Would you restate all the data that follows, word for word?

>> Start Stored data

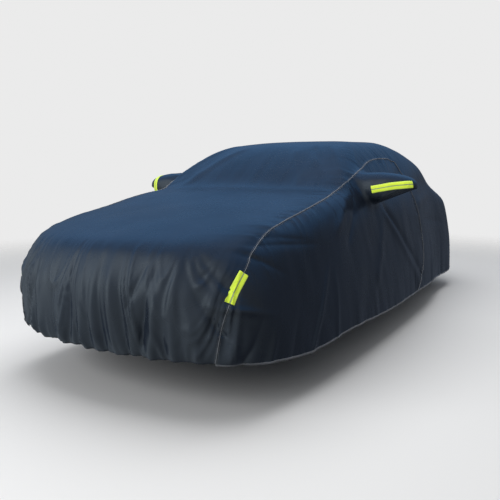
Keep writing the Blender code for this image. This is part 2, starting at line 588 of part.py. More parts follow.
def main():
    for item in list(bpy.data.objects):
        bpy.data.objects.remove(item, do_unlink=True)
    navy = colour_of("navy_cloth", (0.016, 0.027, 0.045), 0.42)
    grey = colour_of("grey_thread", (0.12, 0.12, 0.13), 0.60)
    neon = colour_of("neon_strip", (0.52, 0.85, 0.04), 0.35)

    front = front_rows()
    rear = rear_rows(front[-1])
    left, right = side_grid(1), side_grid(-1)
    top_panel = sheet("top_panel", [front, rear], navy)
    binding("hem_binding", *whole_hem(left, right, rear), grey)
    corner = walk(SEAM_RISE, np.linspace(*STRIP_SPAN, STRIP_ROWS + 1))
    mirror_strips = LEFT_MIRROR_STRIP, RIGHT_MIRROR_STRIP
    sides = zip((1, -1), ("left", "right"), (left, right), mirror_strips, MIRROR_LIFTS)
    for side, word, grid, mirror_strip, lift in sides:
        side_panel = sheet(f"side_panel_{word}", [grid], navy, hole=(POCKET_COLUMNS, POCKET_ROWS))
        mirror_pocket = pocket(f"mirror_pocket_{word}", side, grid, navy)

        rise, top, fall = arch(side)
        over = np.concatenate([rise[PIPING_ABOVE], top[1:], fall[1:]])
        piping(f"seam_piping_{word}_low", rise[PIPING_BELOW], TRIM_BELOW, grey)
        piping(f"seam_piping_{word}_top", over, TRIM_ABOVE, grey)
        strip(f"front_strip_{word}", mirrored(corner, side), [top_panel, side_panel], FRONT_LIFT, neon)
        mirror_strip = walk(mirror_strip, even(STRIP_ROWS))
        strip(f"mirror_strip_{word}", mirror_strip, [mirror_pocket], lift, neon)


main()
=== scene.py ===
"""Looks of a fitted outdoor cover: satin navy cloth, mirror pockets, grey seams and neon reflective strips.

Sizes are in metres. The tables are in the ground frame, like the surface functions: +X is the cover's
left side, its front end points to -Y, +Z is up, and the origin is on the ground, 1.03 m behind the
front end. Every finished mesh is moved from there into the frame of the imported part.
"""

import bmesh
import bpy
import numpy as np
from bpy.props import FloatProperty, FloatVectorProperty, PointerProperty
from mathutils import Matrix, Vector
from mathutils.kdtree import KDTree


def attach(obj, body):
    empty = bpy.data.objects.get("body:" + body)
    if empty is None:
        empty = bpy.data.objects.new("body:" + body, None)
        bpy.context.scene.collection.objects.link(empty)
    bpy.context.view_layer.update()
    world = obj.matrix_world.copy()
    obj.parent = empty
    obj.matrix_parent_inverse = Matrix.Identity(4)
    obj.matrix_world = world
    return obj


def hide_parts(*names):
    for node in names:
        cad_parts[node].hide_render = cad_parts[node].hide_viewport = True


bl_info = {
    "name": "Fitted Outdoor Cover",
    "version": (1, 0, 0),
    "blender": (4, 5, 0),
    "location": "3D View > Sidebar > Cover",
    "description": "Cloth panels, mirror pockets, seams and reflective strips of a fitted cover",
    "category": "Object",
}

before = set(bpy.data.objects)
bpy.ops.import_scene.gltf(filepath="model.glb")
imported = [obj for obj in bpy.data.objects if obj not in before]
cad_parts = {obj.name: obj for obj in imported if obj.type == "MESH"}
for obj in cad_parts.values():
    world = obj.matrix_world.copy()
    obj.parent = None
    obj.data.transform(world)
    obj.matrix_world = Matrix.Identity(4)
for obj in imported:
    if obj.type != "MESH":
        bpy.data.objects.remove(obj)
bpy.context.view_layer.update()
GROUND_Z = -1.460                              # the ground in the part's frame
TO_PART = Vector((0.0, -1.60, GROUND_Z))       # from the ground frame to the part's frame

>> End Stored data

● **Solved problem**
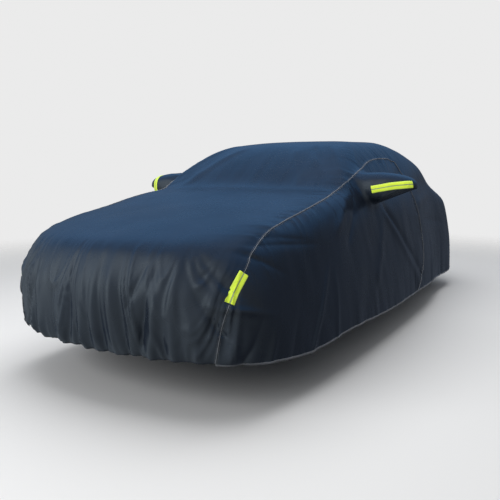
Keep writing the Blender code for this image. This is part 2, starting at line 588 of part.py. More parts follow.
def main():
    for item in list(bpy.data.objects):
        bpy.data.objects.remove(item, do_unlink=True)
    navy = colour_of("navy_cloth", (0.016, 0.027, 0.045), 0.42)
    grey = colour_of("grey_thread", (0.12, 0.12, 0.13), 0.60)
    neon = colour_of("neon_strip", (0.52, 0.85, 0.04), 0.35)

    front = front_rows()
    rear = rear_rows(front[-1])
    left, right = side_grid(1), side_grid(-1)
    top_panel = sheet("top_panel", [front, rear], navy)
    binding("hem_binding", *whole_hem(left, right, rear), grey)
    corner = walk(SEAM_RISE, np.linspace(*STRIP_SPAN, STRIP_ROWS + 1))
    mirror_strips = LEFT_MIRROR_STRIP, RIGHT_MIRROR_STRIP
    sides = zip((1, -1), ("left", "right"), (left, right), mirror_strips, MIRROR_LIFTS)
    for side, word, grid, mirror_strip, lift in sides:
        side_panel = sheet(f"side_panel_{word}", [grid], navy, hole=(POCKET_COLUMNS, POCKET_ROWS))
        mirror_pocket = pocket(f"mirror_pocket_{word}", side, grid, navy)

        rise, top, fall = arch(side)
        over = np.concatenate([rise[PIPING_ABOVE], top[1:], fall[1:]])
        piping(f"seam_piping_{word}_low", rise[PIPING_BELOW], TRIM_BELOW, grey)
        piping(f"seam_piping_{word}_top", over, TRIM_ABOVE, grey)
        strip(f"front_strip_{word}", mirrored(corner, side), [top_panel, side_panel], FRONT_LIFT, neon)
        mirror_strip = walk(mirror_strip, even(STRIP_ROWS))
        strip(f"mirror_strip_{word}", mirror_strip, [mirror_pocket], lift, neon)


main()
=== scene.py ===
"""Looks of a fitted outdoor cover: satin navy cloth, mirror pockets, grey seams and neon reflective strips.

Sizes are in metres. The tables are in the ground frame, like the surface functions: +X is the cover's
left side, its front end points to -Y, +Z is up, and the origin is on the ground, 1.03 m behind the
front end. Every finished mesh is moved from there into the frame of the imported part.
"""

import bmesh
import bpy
import numpy as np
from bpy.props import FloatProperty, FloatVectorProperty, PointerProperty
from mathutils import Matrix, Vector
from mathutils.kdtree import KDTree


def attach(obj, body):
    empty = bpy.data.objects.get("body:" + body)
    if empty is None:
        empty = bpy.data.objects.new("body:" + body, None)
        bpy.context.scene.collection.objects.link(empty)
    bpy.context.view_layer.update()
    world = obj.matrix_world.copy()
    obj.parent = empty
    obj.matrix_parent_inverse = Matrix.Identity(4)
    obj.matrix_world = world
    return obj


def hide_parts(*names):
    for node in names:
        cad_parts[node].hide_render = cad_parts[node].hide_viewport = True


bl_info = {
    "name": "Fitted Outdoor Cover",
    "version": (1, 0, 0),
    "blender": (4, 5, 0),
    "location": "3D View > Sidebar > Cover",
    "description": "Cloth panels, mirror pockets, seams and reflective strips of a fitted cover",
    "category": "Object",
}

before = set(bpy.data.objects)
bpy.ops.import_scene.gltf(filepath="model.glb")
imported = [obj for obj in bpy.data.objects if obj not in before]
cad_parts = {obj.name: obj for obj in imported if obj.type == "MESH"}
for obj in cad_parts.values():
    world = obj.matrix_world.copy()
    obj.parent = None
    obj.data.transform(world)
    obj.matrix_world = Matrix.Identity(4)
for obj in imported:
    if obj.type != "MESH":
        bpy.data.objects.remove(obj)
bpy.context.view_layer.update()
GROUND_Z = -1.460                              # the ground in the part's frame
TO_PART = Vector((0.0, -1.60, GROUND_Z))       # from the ground frame to the part's frame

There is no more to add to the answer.